Upon the hearing before the federal supreme court the respondents relied largely upon the case of Baltic Mining Co. v. Massachusetts, 231 U. S. 68, 34 Sup. Ct. 15. In the opinion in the Cudahy Case, supra, it is said:

“Baltic Mining Co. v. Massachusetts had sometimes been regarded as lending support to the theory that a tax which really burdens interstate commerce and reaches property beyond the state may be sustained if relatively small. This view did not harmonize with the principles approved by Looney v. Crane Co. 245 U. S. 178, 38 Sup. Ct. 85, and was expressly disapproved by Alpha Portland Cement Co. v. Massachusetts, 268 U. S. 203, 45 Sup. Ct. 477.”

It is also said (quoting from the Alpha Portland Cement Co. Case, supra) :

“The amount demanded is unimportant when there is no legitimate basis for the tax. So far as the language of Baltic Mining Co. v. Massachusetts, 231 U. S. 68, 87, 34 Sup.
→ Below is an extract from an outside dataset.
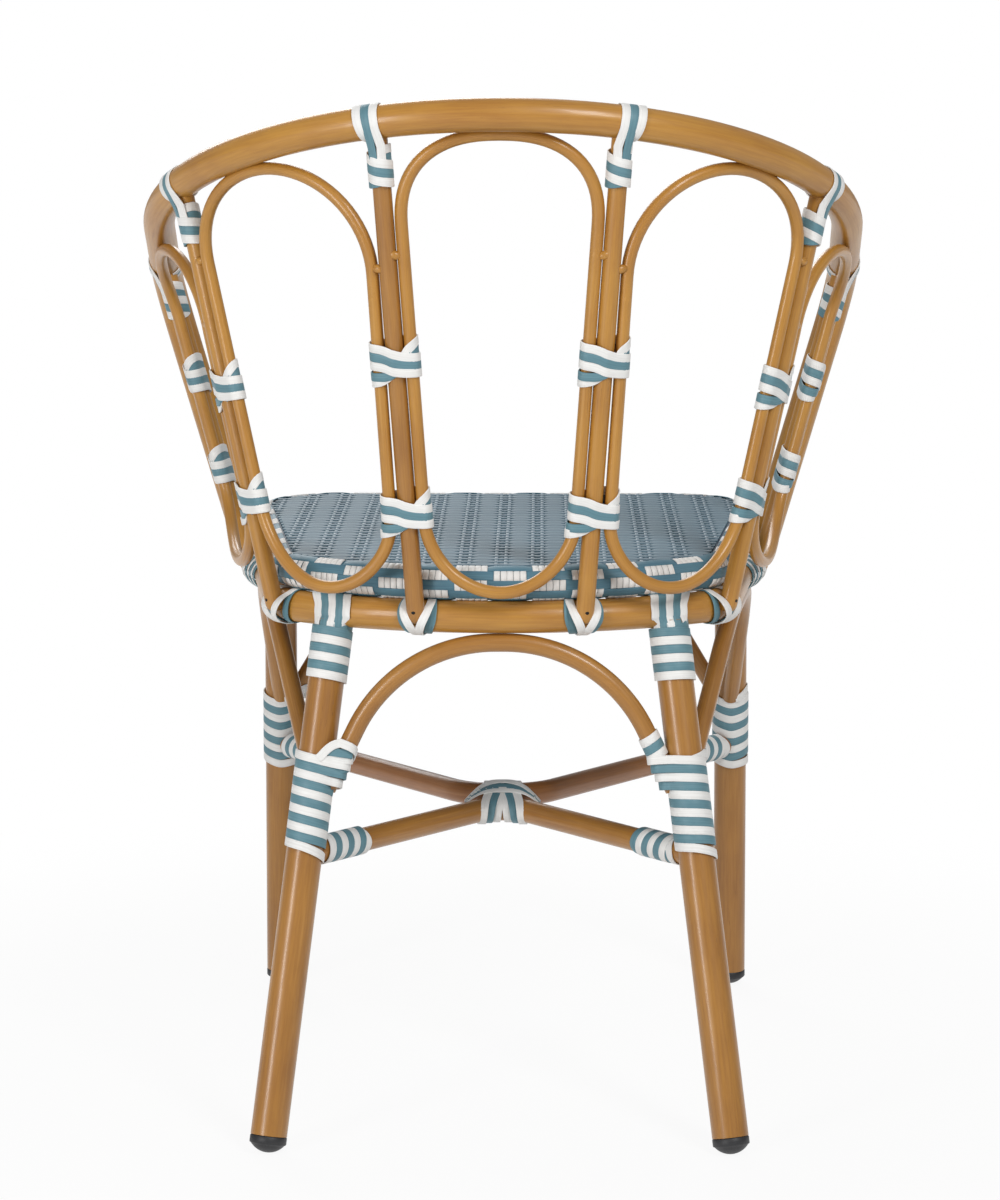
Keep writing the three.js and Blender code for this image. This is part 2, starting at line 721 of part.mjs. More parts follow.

Ct. 15, tends to support a different view, it conflicts with conclusions reached in later opinions and. is now definitely disapproved.”

The opinion holds that the statute which directs the payment of a tax on authorized capital stock offends against the commerce clause of the federal constitution and is therefore unconstitutional and void.

Plaintiff’s counsel further contend that ch. 485, Laws of 1919, violates the due process clause of the Fourteenth amendment of the federal constitution, since it operates to tax property beyond the territorial jurisdiction of the state. Having concluded that it taxes property in interstate commerce, it follows that it must also be held unconstitutional upon this ground.

By the Court. — The order of the lower court is affirmed.